(begin)

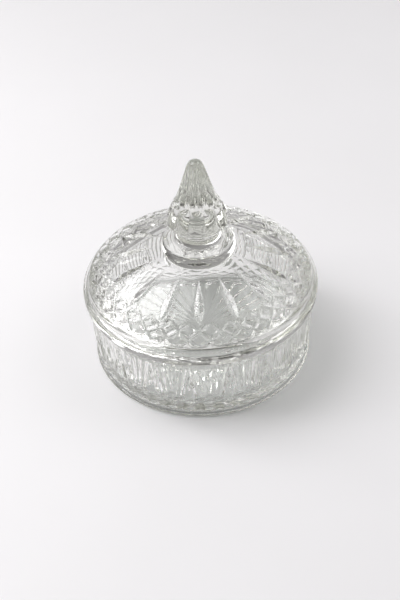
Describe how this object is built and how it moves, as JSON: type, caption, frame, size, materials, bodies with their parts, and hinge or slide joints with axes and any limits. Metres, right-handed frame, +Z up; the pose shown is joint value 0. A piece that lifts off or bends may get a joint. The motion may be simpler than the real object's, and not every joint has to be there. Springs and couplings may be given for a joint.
{
  "type": "powder jar",
  "caption": "Round pressed-glass vanity jar with a cut-pattern bowl, star base and a domed lift-off lid with a collar disc and a tall fluted finial.",
  "frame": {"origin": "centre of the foot, on the surface the jar stands on", "axes": "+Z up along the jar's axis, through the finial's tip; -Y is the front"},
  "size_m": [0.14, 0.14, 0.1369],
  "materials": {
    "bowl_glass": "clear pressed glass, fire polished",
    "lid_glass": "clear pressed glass, fire polished"
  },
  "bodies": {
    "jar": {"bowl": "bowl_glass"},
    "cover": {"lid": "lid_glass"}
  },
  "joints": [
    {"name": "lid_lift", "type": "slide", "parent": "jar", "child": "cover", "axis": [0, 0, 1], "range_m": [0, 0.06]}
  ]
}
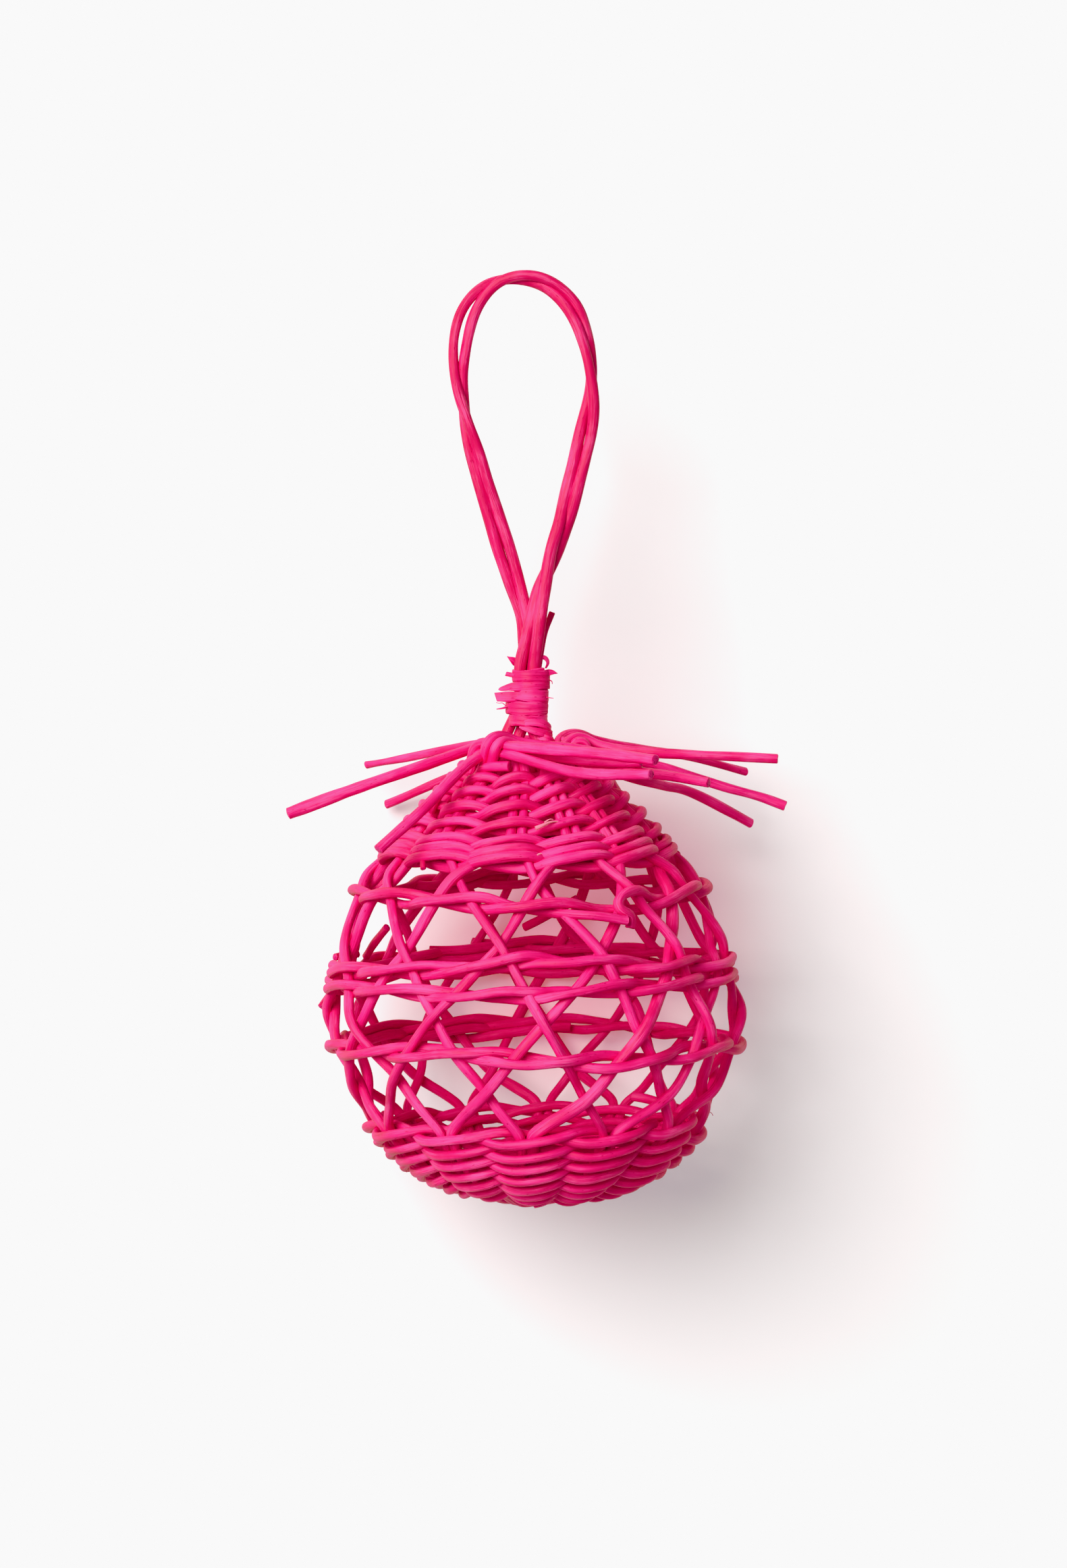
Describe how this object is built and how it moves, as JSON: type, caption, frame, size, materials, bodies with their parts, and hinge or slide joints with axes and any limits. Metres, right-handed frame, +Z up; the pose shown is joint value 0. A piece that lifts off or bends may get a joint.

(end)

• _TASK TO CARRY OUT_: Set out the complete listing exactly as shown.

• _SOLUTION TO THIS TASK_:
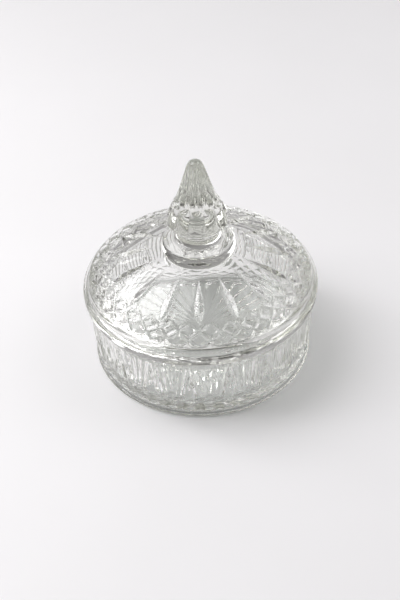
Describe how this object is built and how it moves, as JSON: type, caption, frame, size, materials, bodies with their parts, and hinge or slide joints with axes and any limits. Metres, right-handed frame, +Z up; the pose shown is joint value 0. A piece that lifts off or bends may get a joint. The motion may be simpler than the real object's, and not every joint has to be there. Springs and couplings may be given for a joint.
{
  "type": "powder jar",
  "caption": "Round pressed-glass vanity jar with a cut-pattern bowl, star base and a domed lift-off lid with a collar disc and a tall fluted finial.",
  "frame": {"origin": "centre of the foot, on the surface the jar stands on", "axes": "+Z up along the jar's axis, through the finial's tip; -Y is the front"},
  "size_m": [0.14, 0.14, 0.1369],
  "materials": {
    "bowl_glass": "clear pressed glass, fire polished",
    "lid_glass": "clear pressed glass, fire polished"
  },
  "bodies": {
    "jar": {"bowl": "bowl_glass"},
    "cover": {"lid": "lid_glass"}
  },
  "joints": [
    {"name": "lid_lift", "type": "slide", "parent": "jar", "child": "cover", "axis": [0, 0, 1], "range_m": [0, 0.06]}
  ]
}
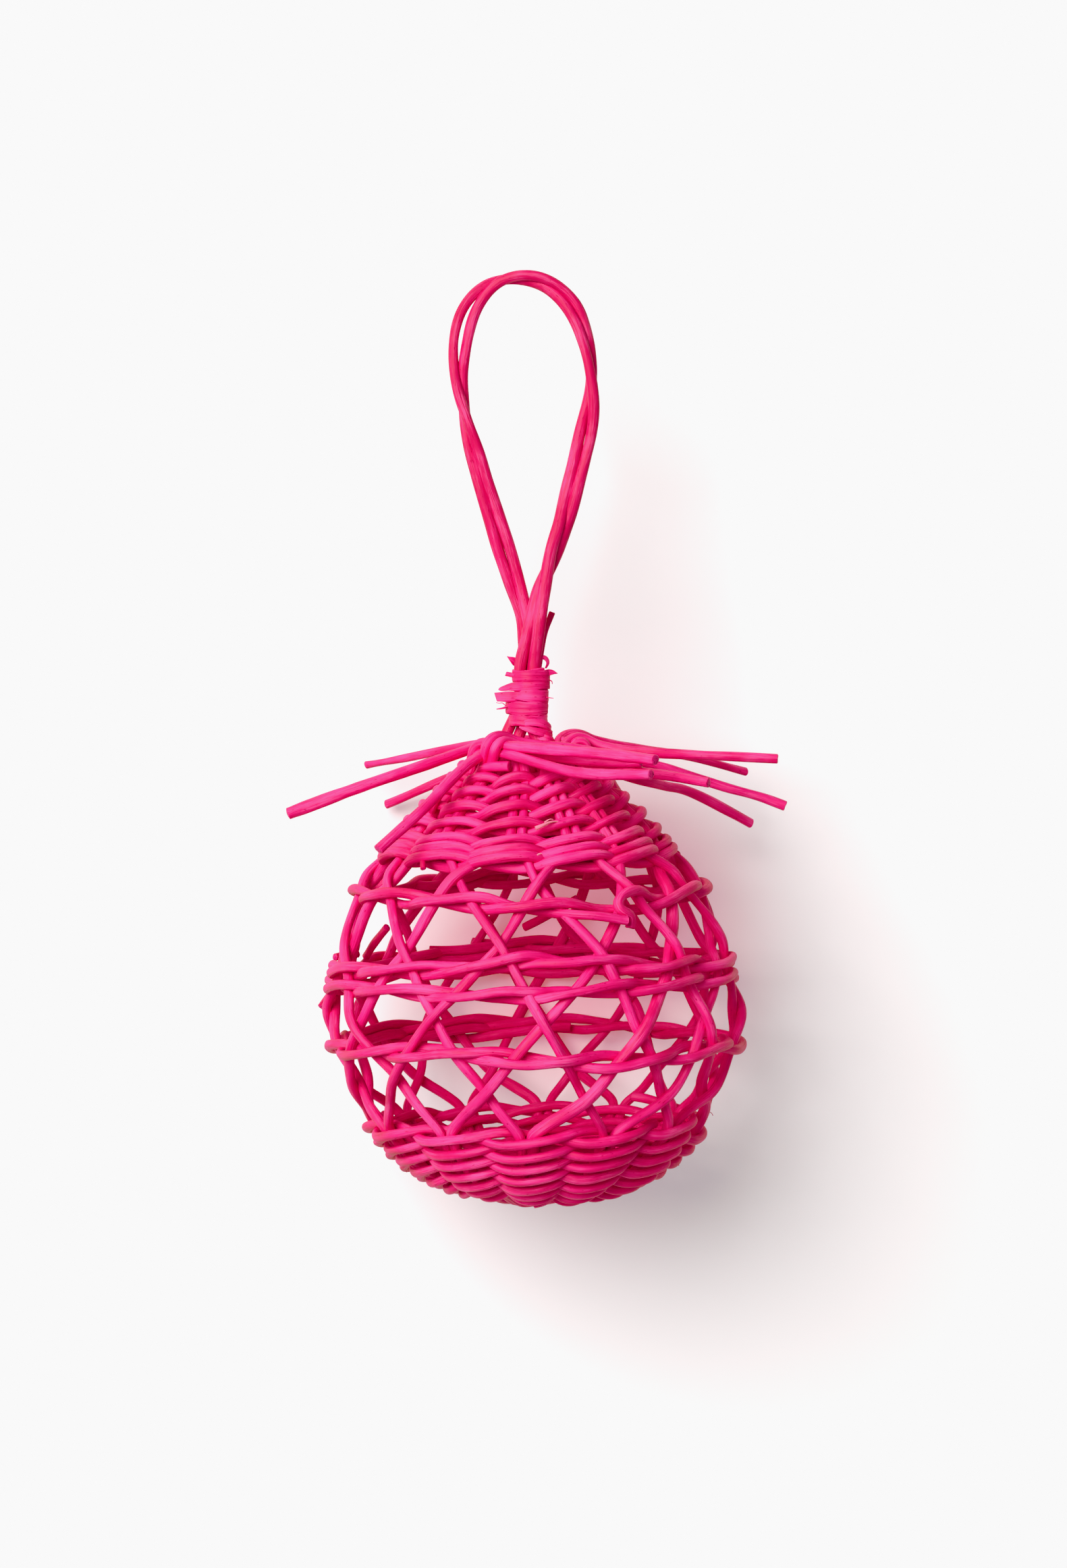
Describe how this object is built and how it moves, as JSON: type, caption, frame, size, materials, bodies with their parts, and hinge or slide joints with axes and any limits. Metres, right-handed frame, +Z up; the pose shown is joint value 0. A piece that lifts off or bends may get a joint.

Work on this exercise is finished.